Political, economic, and cultural achievements made it possible to transform the KhPSR into a socialist republic. In July 1923 the Third Congress of the Communist Party of Khorezm outlined a program to achieve socialism. The Fourth All-Khorezm Congress of Soviets, (Oct. 17–20, 1923) proclaimed Khorezm a soviet socialist republic and adopted a new constitution that legally codified the completion of the nation’s previous stage of development—that of a people’s democracy—and confirmed the transition to the stage of socialist revolution. The Fifth All-Khorezm Congress of Soviets, (Sept. 29-Oct. 2, 1924), recognizing the right of nations (natsii; nations in the historical sense) to self-determination and expressing the will of the region’s peoples, adopted a resolution granting the peoples of Khorezm the right to join the newly formed Uzbek SSR, Turkmen SSR, and Kara-Kalpak Autonomous Oblast.

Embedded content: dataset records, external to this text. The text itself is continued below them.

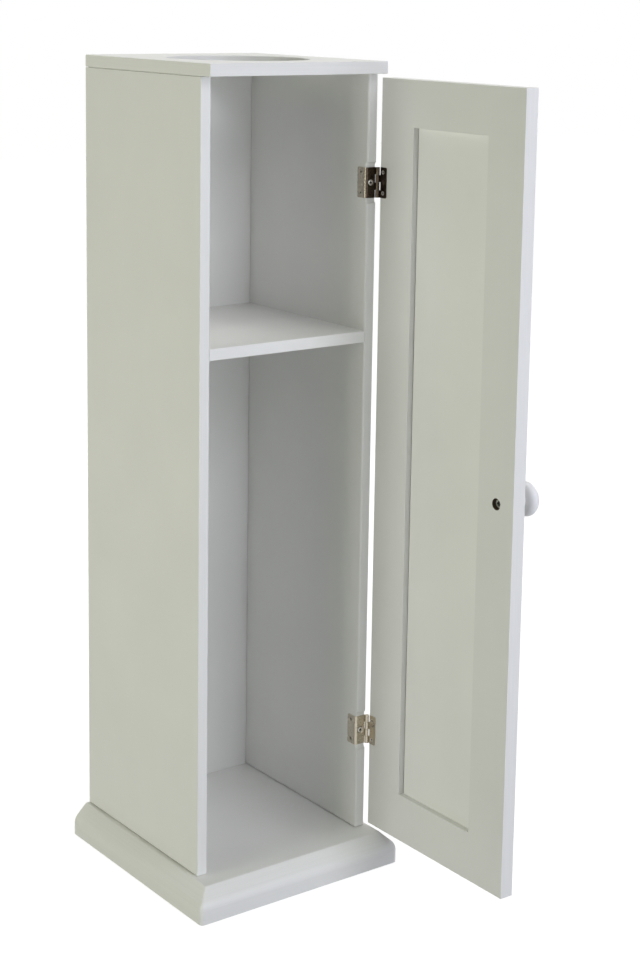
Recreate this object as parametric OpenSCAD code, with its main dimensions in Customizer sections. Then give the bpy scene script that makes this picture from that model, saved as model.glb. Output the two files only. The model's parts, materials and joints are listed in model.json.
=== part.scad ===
// Tall, narrow bathroom storage cabinet: a painted box with one shelf, a round opening in
// its top, a moulded base and a frame-and-panel door on two wrap-around butt hinges.
// Millimetres, +Z up. The origin is the middle of the base's underside. The door faces -Y
// when it is shut and is drawn a quarter turn open, hinged at the right (+X).

/* [Carcass] */
// Width over the two sides
body_w = 170; // [150:1:220]
// Depth of the sides, from their front edges to the back
body_d = 175; // [155:1:220]
// Height of the sides, from the base to the underside of the top
side_h = 644; // [560:1:760]
// Thickness of the sides
side_t = 9; // [8:0.5:12]
// Thickness of the back panel
back_t = 9; // [8:0.5:12]
// Thickness of the top
top_t = 10; // [9:0.5:16]
// How far the top stands in front of the sides
top_over = 13; // [8:0.5:20]
// Diameter of the round opening in the top
top_hole_d = 117; // [90:1:125]
// From the front edges of the sides back to the middle of the round opening
top_hole_back = 75; // [65:1:85]
// Clear height under the shelf
lower_clear = 424; // [300:1:500]
// Thickness of the shelf
shelf_t = 9.5; // [8:0.5:14]
// Rounding along the edges of the boards
edge_r = 1; // [0.5:0.1:1.5]

/* [Base] */
// Thickness of the base board
base_t = 26.5; // [22:0.5:36]
// How far the base stands out past each side
base_over_side = 15; // [15:0.5:24]
// How far the base stands in front of the sides
base_over_front = 29; // [24:0.5:40]
// How far in the routed edge reaches on the top face
base_edge_run = 14.5; // [8:0.5:15]
// Height of the upright land under the routed edge
base_edge_land = 4.5; // [2:0.5:8]
// Rounding of the base's front corners, seen from above
base_corner_r = 4; // [2:0.5:10]

/* [Door] */
// How far the door's free edge passes the left side
door_over = 1; // [0:0.5:4]
// Gap under the shut door
door_gap_bottom = 2; // [1:0.5:5]
// Gap above the shut door
door_gap_top = 3.5; // [1:0.5:6]
// Thickness of the door
door_t = 12; // [11:0.5:18]
// Width of the two stiles
stile_w = 41; // [34:0.5:50]
// Width of the top rail
rail_top_w = 38; // [28:0.5:60]
// Width of the bottom rail
rail_bottom_w = 40.5; // [28:0.5:60]
// Thickness of the panel in the door
panel_t = 4; // [3:0.5:5]
// How deep the panel lies below the door's inner face
panel_recess = 5; // [3:0.5:6]
// Depth of the grooves that hold the panel
groove_d = 6; // [4:0.5:9]
// Play of the panel in the bottom of its grooves
panel_play = 0.5; // [0.2:0.1:1]

/* [Knob] */
// Diameter of the knob's head
knob_d = 28; // [22:0.5:38]
// How far the knob stands out from the door
knob_out = 25; // [20:0.5:34]
// From the widest place of the knob to its front
knob_dome_h = 7; // [6:0.5:12]
// Rounding of the knob's rim
knob_rim_r = 5; // [3:0.5:6]
// Diameter of the knob's waist
knob_waist_d = 12; // [9:0.5:16]
// Diameter of the knob's foot on the door
knob_foot_d = 16; // [14:0.5:24]
// From the door's free edge to the middle of the knob
knob_inset = 19.5; // [15:0.5:25]
// From the door's bottom edge up to the middle of the knob
knob_up = 318; // [200:1:420]

/* [Hinges] */
// Height of a hinge
hinge_h = 25; // [20:0.5:40]
// Knuckles on a hinge, shared out between its two leaves
knuckles = 4; // [2:1:6]
// Thickness of the sheet that the leaves are bent from
leaf_t = 0.8; // [0.6:0.1:1]
// Diameter of the hinge pin
pin_d = 1.9; // [1.6:0.1:2.4]
// Running clearance around the hinge pin
pin_play = 0.05; // [0.03:0.01:0.08]
// End play between two knuckles
knuckle_gap = 0.2; // [0.1:0.05:0.4]
// How far the pin's axis stands out from the face of the right side
pin_out = 1.6; // [1.5:0.1:3]
// From an end of the door to the middle of its hinge
hinge_inset = 85; // [50:1:150]
// How far the wrap flange reaches back on the inner face of the side
wrap_reach = 12; // [10.5:0.5:18]
// How far the door leaf reaches from the pin's axis
leaf_reach = 9.7; // [9:0.1:16]
// Clearance between a leaf and the other leaf's knuckles
notch_gap = 0.6; // [0.3:0.1:1]
// Rounding of the leaves' free corners
leaf_corner_r = 1.2; // [0.5:0.1:2]
// Clear length of the recess beyond each end of a hinge
recess_margin = 1.5; // [0.5:0.5:4]
// Radius of the recess's hollow ends
recess_end_r = 3; // [2.5:0.5:6]

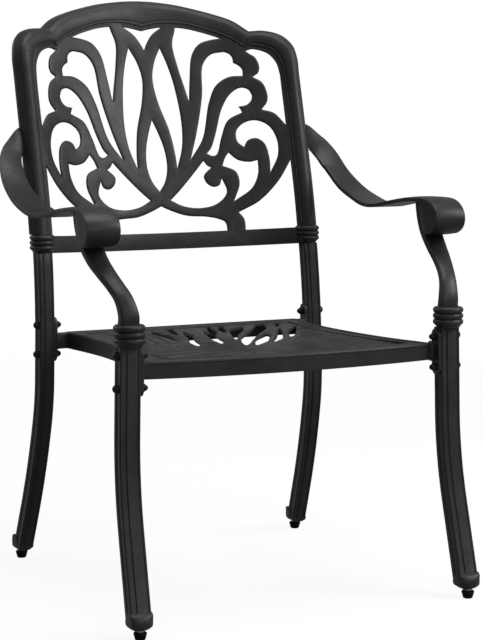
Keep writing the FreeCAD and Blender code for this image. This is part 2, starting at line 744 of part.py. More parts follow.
def make_back(collars, legs):
    crest = make_crest()
    post = make_post(crest)
    mirror = post.mirror(Vector(), Vector(1, 0, 0))
    rail = make_rail()
    rail = rail.cut([item.Shape for item in collars + legs])
    rail = one_solid(rail, "back_lower_rail")
    local_rail = rail.copy()
    local_rail.transformShape(BACK_FRAME.inverse().toMatrix())
    panel = make_panel(crest, [post, mirror], local_rail)
    feature("crest_rail", crest, BACK_FRAME)
    feature("back_post_right", post, BACK_FRAME)
    feature("back_post_left", mirror, BACK_FRAME)
    feature("back_panel", panel, BACK_FRAME)
    feature("back_lower_rail", rail)
    placed = []
    for shape in (post, mirror):
        copy = shape.copy()
        copy.transformShape(BACK_FRAME.toMatrix())
        placed.append(copy)
    return placed


# Arms: heights are above the floor and y is behind the front legs

def edges(x, y, z, width, crown=0):
    """A level station of a ribbon: its outer and inner edge, from its middle's height."""
    return (x + width / 2, y, z - crown), (x - width / 2, y, z - crown)


def ribbon(stations, crown):
    """A bar through stations of (outer edge, inner edge, thickness); its top is crowned."""
    base = Vector(0, size("front_leg_y"), 0)
    pairs = [(base + Vector(*outer), base + Vector(*inner)) for outer, inner, depth in stations]
    middles = [(outer + inner) / 2 for outer, inner in pairs]
    path = Part.BSplineCurve()
    path.interpolate(Points=middles)
    sections = []
    for middle, (outer, inner), station in zip(middles, pairs, stations):
        along = path.tangent(path.parameter(middle))[0]
        up = along.cross(outer - inner).normalize()
        under = up * (crown - station[2])
        top = Part.Arc(outer, middle + up * crown, inner).toShape()
        corners = [inner, inner + under, outer + under, outer]
        rest = [Part.LineSegment(corners[i], corners[i + 1]).toShape() for i in range(3)]
        sections.append(Part.Wire([top] + rest))
    return Part.makeLoft(sections, True, False)


# The ribbon's outer and inner edge, from the post's outer side down to the level run
ARM_TWIST = [
    ((252, 473.5, 727), (252, 459.5, 684)),
    ((264, 468.5, 720), (261, 455.5, 679)),
    ((275.6, 462.5, 710), (263.5, 453, 675.5)),
    ((286, 457.3, 700), (265.5, 449.5, 672)),
    ((296, 450, 689), (267.3, 444.5, 668)),
    ((303.5, 441.5, 677), (269, 436.5, 662)),
    ((308, 431.5, 665), (270.6, 426.5, 654)),
]
# Middle of the level run and its width
ARM_RUN = [
    (292.4, 411.5, 646.5, 40),
    (293.7, 391.5, 633.4, 42),
    (294, 351.5, 614.9, 46),
    (293.5, 311.5, 603.4, 49),
    (290.5, 256.5, 595.3, 51.5),
    (289, 208.5, 599.6, 51.5),
    (288.7, 156.5, 607.7, 51.5),
    (288.7, 116, 611.9, 51.5),
]
# Middle of the support, its width and its thickness, from the collar up
SUPPORT_RUN = [
    (265, -4, 438, 29, 18),
    (265.3, -4.5, 462, 28, 17),
    (269.5, 4.5, 485, 25, 15),
    (275.3, 21, 502, 24, 13.5),
    (281, 43, 519, 24, 13.5),
    (285.2, 65, 536, 24, 13.5),
    (287.8, 90, 559, 24, 13.5),
    (289.5, 106, 583, 24, 13.5),
    (291, 114.2, 607, 24, 13.5),
]


def arm_stations():
    """From the post along the level run and round the curl at the front."""
    thickness, crown = size("arm_thickness"), size("arm_crown")
    run = ARM_TWIST + [edges(*station, crown) for station in ARM_RUN]
    turns = 9
    for i in range(turns):
        angle = math.radians(90 + size("curl_turn") * i / (turns - 1))
        ahead, rise = -math.cos(angle), math.sin(angle)
        tall = size("scroll_rise")
        if rise < 0:
            power = 2 / size("scroll_squareness")
            ahead, rise = abs(ahead) ** power, -abs(rise) ** power
            tall = size("scroll_drop")
        run.append(edges(size("arm_x"),
                         size("scroll_centre_behind") - (size("scroll_half_length") - crown) * ahead,
                         size("scroll_centre_height") + (tall - crown) * rise,
                         size("arm_width")))
    return [(outer, inner, thickness) for outer, inner in run]


def make_support():
    stations = []
    for i, (x, y, z, width, thickness) in enumerate(SUPPORT_RUN):
        before = SUPPORT_RUN[max(i - 1, 0)]
        after = SUPPORT_RUN[min(i + 1, len(SUPPORT_RUN) - 1)]
        along = Vector(0, before[1] - after[1], before[2] - after[2]).normalize()
        half = thickness / 2 - size("support_crown")
        stations.append((*edges(x, y + along.z * half, z - along.y * half, width), thickness))
    bar = ribbon(stations[::-1], size("support_crown"))
    floor = Part.makeBox(1200, 1200, size("front_leg_top + front_collar_height"),
                         Vector(-600, -600, 0))
    return bar.cut(floor)


def make_arms(posts):
    """The support stands under the ribbon, and the curl's lip ends on its front."""
    support = make_support()
    stations, crown = arm_stations(), size("arm_crown")
    arm = ribbon(stations, crown).cut(posts)
    below = Part.makeBox(1200, 1200, size("scroll_centre_height"), Vector(-600, -600, 0))
    arm = one_solid(arm.cut(support.common(below)), "armrest")
    beyond = Vector(size("arm_width") / 2, 0, 0)
    wider = [(Vector(*outer) + beyond, Vector(*inner) - beyond, thickness)
             for outer, inner, thickness in stations[10:19]]
    support = one_solid(support.cut(ribbon(wider, crown)), "arm_support")
    for side_name, side in SIDES:
        for name, shape in (("armrest", arm), ("arm_support", support)):
            if side < 0:
                shape = shape.mirror(Vector(), Vector(1, 0, 0))
            feature(f"{name}_{side_name}", shape)


# Seat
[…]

The Khorezm Soviet Socialist Republic was abolished in the national-state demarcation of the Soviet republics of Middle Asia.

REFERENCES

Nepesov, G. Iz istorii Khorezmskoi revoliutsii, 1920–1924 gg. Tashkent, 1962.
Samatova, Kh. S., and A. I. Ishanov. “Obrazovanie Khorezmskoi i Bukharskoi Narodnykh Sovetskikh Respublic.” In Istoriia sovetskogo gosudarstva i prava, vol. 1. Moscow, 1968.

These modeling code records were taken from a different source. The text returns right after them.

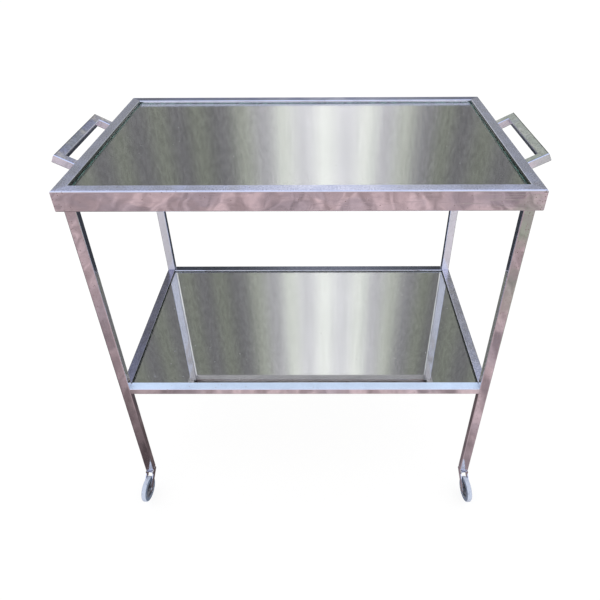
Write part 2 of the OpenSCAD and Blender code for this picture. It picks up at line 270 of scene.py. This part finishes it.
def chrome(name, along, top_roughness, top_painted_light_tint, plate=PLATE, speckle=1.0, top_haze=0.0, front_haze=0.0,
           inner_painted_shade=0.0, tarnish_and_painted_reflection=False):
    """Old chrome plate on tubes whose hairlines run along one axis.

    The top tint, top_roughness and speckle set how dulled the faces are that look up; the tint is painted
    light, a painted sky reflection where bluish and painted shade where dark. A haze is the share of a face
    that has lost its mirror to a pale bloom; the inner shade darkens the walls beside the panes with
    near-black painted shade.
    """
    material = bpy.data.materials.new(name)
    tree = Tree(material)
    place = object_place(tree)
    up = facing(tree, "Z", PAINTED_REFLECTION_AND_TARNISH_TOP_START if tarnish_and_painted_reflection else FACING_START)
    hairs = scratches(tree, place, along)
    specks = freckles(tree, place)
    haze = tree.remap(tree.noise(place, 22.0, detail=5.0, roughness=0.6), 0.42, 0.70, 0.0, 1.0)
    dulled = tree.blend(haze, plate, darker(plate, 0.89, 0.89, 0.90))
    # Painted shade: the inner walls beside the panes are painted near black.
    beside_pane_shade = tree.math("MULTIPLY", facing_inward(tree, place), inner_painted_shade)
    dulled = tree.blend(beside_pane_shade, dulled, PAINTED_SHADE_BESIDE_PANES)
    top = pitted_top_with_painted_light(tree, place, dulled, top_painted_light_tint, speckle, tarnish_and_painted_reflection)
    shader = tree.add(
        "ShaderNodeBsdfPrincipled",
        {"Base Color": tree.blend(specks, tree.blend(up, dulled, top), RUST),
         "Metallic": mirror_left(tree, up, top_haze, front_haze),
         "Roughness": plate_roughness(tree, place, haze, hairs, specks, up, top_roughness),
         "Normal": plate_relief(tree, place, hairs, specks)},
    )
    close(tree, shader.outputs[0])
    return material


GLASS_IOR = 1.5
GLASS_FACE = rgb(0.88, 0.89, 0.885)
PANE_FACE_START = 0.95
GROUND_SHARE = 0.75


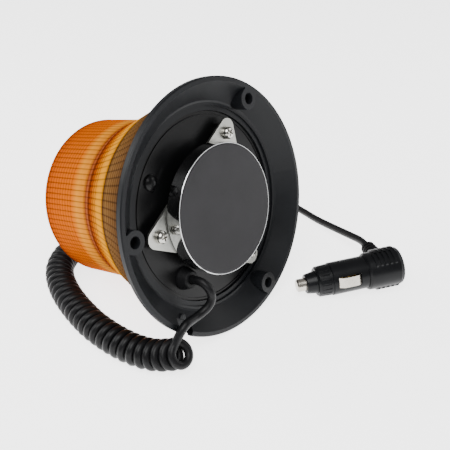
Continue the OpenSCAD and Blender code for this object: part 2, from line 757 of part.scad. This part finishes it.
// A bowed contact plate that slides square to the plug's axis
module side_contact() {
    translate([0, 0, -(window_w - 0.6) / 2]) linear_extrude(window_w - 0.6)
        polygon([
            [window_from + 0.3, contact_leg_r], [window_from + 0.3, barrel_r - 0.6],
            [window_from + 3, barrel_r + contact_proud - 0.3],
            [window_from + 6, barrel_r + contact_proud],
            [window_to - 5, barrel_r + contact_proud],
            [window_to - 2, barrel_r + contact_proud - 0.4],
            [window_to - 0.3, barrel_r - 0.6], [window_to - 0.3, contact_leg_r],
            [window_to - 0.3 - contact_t, contact_leg_r],
            [window_to - 0.3 - contact_t, barrel_r - 0.8],
            [window_to - 2.3, barrel_r + contact_proud - 1],
            [window_to - 5, barrel_r + contact_proud - contact_t],
            [window_from + 6, barrel_r + contact_proud - contact_t],
            [window_from + 3.3, barrel_r + contact_proud - 0.9],
            [window_from + 0.3 + contact_t, barrel_r - 0.8], [window_from + 0.3 + contact_t, contact_leg_r]
        ]);
}

module side_contact_front() color([0.8, 0.79, 0.72]) plugged()
    rotate([contact_turn + 180, 0, 0]) side_contact();

module side_contact_back() color([0.8, 0.79, 0.72]) plugged()
    rotate([contact_turn, 0, 0]) side_contact();

// Brass clip that joins the two contacts round the fuse chamber
module contact_clip() color([0.8, 0.65, 0.3]) plugged()
    translate([window_from + 2, 0, 0]) rotate([0, 90, 0])
        ring(fuse_r + 1, fuse_r + 1.8, window_to - window_from - 4);

// ---------- the parts ----------

base_housing();
base_cover();
cover_seal();
vent_plug();
cable_gland();
magnet_bracket();
bracket_screws();
spring_washers();
magnet_cup();
magnet_ring();
magnet_pad();
magnet_rivet();
lens();
lens_seal();
led_drum();
led_boards();
led_chips();
drum_plate();
drum_screws();
driver_board();
board_posts();
board_screws();
driver_parts();
wire_red();
wire_black();
cord_lead();
curly_cord();
cord_tail();
plug_barrel();
plug_head();
plug_end_cap();
plug_strain_relief();
nose_collar();
nose_cone();
tip_pin();
fuse_tube();
fuse_caps();
fuse_spring();
rear_terminal();
side_contact_front();
side_contact_back();
contact_clip();
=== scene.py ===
import math

import bpy
from mathutils import Matrix, Vector


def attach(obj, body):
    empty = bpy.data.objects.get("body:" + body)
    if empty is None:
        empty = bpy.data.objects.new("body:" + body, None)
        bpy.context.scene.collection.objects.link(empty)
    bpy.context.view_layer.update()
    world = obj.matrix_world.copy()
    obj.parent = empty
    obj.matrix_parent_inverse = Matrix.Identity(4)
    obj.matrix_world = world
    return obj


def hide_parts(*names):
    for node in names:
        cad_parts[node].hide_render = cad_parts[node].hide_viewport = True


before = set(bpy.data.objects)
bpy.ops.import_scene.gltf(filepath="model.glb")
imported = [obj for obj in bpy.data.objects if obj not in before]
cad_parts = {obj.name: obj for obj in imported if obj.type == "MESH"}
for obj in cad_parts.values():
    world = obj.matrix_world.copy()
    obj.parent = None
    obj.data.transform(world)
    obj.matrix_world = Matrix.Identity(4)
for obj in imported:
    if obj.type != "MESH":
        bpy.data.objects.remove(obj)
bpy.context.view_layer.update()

MM = 0.001

# ---------- the beacon's own frame, upright on its magnet, and how it lies ----------

FLANGE_R = 73
FLANGE_FOOT_Z = 3.2
LENS_R = 49.3
LENS_EDGE_R = 4
LENS_H = 103
LENS_WALL = 2.4
SKIRT_R = 69.8
SKIRT_Z = 6
FLARE_TOP = 62
FLARE_POWER = 1.22

END_R = LENS_R - LENS_EDGE_R
END_Z = LENS_H - LENS_EDGE_R
FOOT = (FLANGE_R - END_R, END_Z - FLANGE_FOOT_Z)
TILT = math.acos(LENS_EDGE_R / math.hypot(*FOOT)) - math.atan2(FOOT[1], FOOT[0])
RISE = FLANGE_R * math.cos(TILT) + FLANGE_FOOT_Z * math.sin(TILT)
Y_LOW = -FLANGE_R * math.sin(TILT)
Y_HIGH = END_Z * math.cos(TILT) + END_R * math.sin(TILT) + LENS_EDGE_R
SHIFT_Y = -(Y_LOW + Y_HIGH) / 2
LAID = (Matrix.Translation((0, SHIFT_Y * MM, RISE * MM))
        @ Matrix.Rotation(-math.pi / 2 - TILT, 4, "X"))

# ---------- camera ----------

CAMERA_AT = Vector((-0.2606, -0.2704, 0.2548))
CAMERA_AZIMUTH = math.radians(49.6)
CAMERA_DOWN = math.radians(29.45)
SENSOR_MM = 36
FOCAL_MM = 55.49


def make_camera():
    """The photograph's view: level, looking down at the beacon from the magnet side."""
    data = bpy.data.cameras.new("camera")
    data.sensor_width = SENSOR_MM
    data.lens = FOCAL_MM
    camera = bpy.data.objects.new("camera", data)
    bpy.context.scene.collection.objects.link(camera)
    look = Vector((math.sin(CAMERA_AZIMUTH) * math.cos(CAMERA_DOWN),
                   math.cos(CAMERA_AZIMUTH) * math.cos(CAMERA_DOWN),
                   -math.sin(CAMERA_DOWN)))
    camera.location = CAMERA_AT
    camera.rotation_euler = look.to_track_quat("-Z", "Y").to_euler()
    bpy.context.scene.camera = camera


make_camera()

# ---------- cord ----------

CABLE_D = 5
CURL_H = 9
CURL_MEAN_R = CURL_H - CABLE_D / 2
CURL_PITCH = 5.5
NEAR_PITCH = 5.05
TURN_POINTS = 16
CENTRE_STEPS = 12
LAST_TURN_PART = 0.25
# The pitch widens from the near end's to the rest's over about this many turns
PITCH_EASE = 8
TAIL_H = 2.5
TUBE_RINGS = 3
TUBE_STEPS = 4
# The near end of the curly part is turned up towards the lead that pulls on it.
FIRST_TURN_AXIS = Vector((0.15, 0.77, -0.6)).normalized()
FIRST_TURN_LENGTH = 40
JOIN_TURN = 0.1

# The routes are part.scad's. The lead runs from the gland over the rim, the curl is the curly
# part's centre line, and the tail's first point lies under the curly part's last turn.
LEAD = [
    (-28, -46, 38), (-28, -50, 39), (-28, -54, 40), (-27.5, -58, 39), (-27, -61, 36),
    (-27, -62, 32), (-29.5, -62, 28), (-33.5, -61, 25.5), (-38, -60.5, 24.5),
    (-43, -61, 25), (-48, -61.5, 25),
]
CURL = [
    (-53, -65, CURL_H + 2.5), (-61.5, -53.5, CURL_H), (-66.5, -41, CURL_H), (-68, -24, CURL_H),
    (-66.5, -4, CURL_H), (-61, 19, CURL_H), (-53.5, 38.5, CURL_H), (-43.5, 54.5, CURL_H),
    (-31, 64.5, CURL_H), (-14, 71, CURL_H), (4, 73.5, CURL_H), (22, 73, CURL_H),
    (40, 68, CURL_H), (57, 60, CURL_H), (72, 49, CURL_H), (85, 36, CURL_H),
]
TAIL = [
    (87, 35, TAIL_H), (98, 32, TAIL_H), (110, 28, TAIL_H), (121, 22, TAIL_H), (130, 14, TAIL_H),
    (135.5, 5, TAIL_H), (136.5, -4, TAIL_H), (134, -13, 3), (127, -30, 5), (120, -48.5, 8),
    (113.5, -67, 11), (109, -77.5, 13), (104, -84.5, 14),
]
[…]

Samatova, Kh. S. “Preobrazovania Khorezma v sotsialisticheskuiu respubliku.” lbid., vol. 2. Moscow, 1968.
Velikii Oktiabr’ i pobeda narodnoi revoliutsii v Khorezme. Tashkent, 1971.
Istoriia Bukharskoi i Khorezmskoi Narodnykh Sovetskikh Respublik. Moscow, 1971.
Zimanov, S. Ot osvoboditel’nykh idei k sovetskoi gosudar-stvennosti v Bukhare i Khive. Alma-Ata, 1976.
Istoriia Khorezmskoi Narodnoi Sovetskoi Respubliki (1920–1924 gg): Sb. dokumentov. Tashkent, 1976.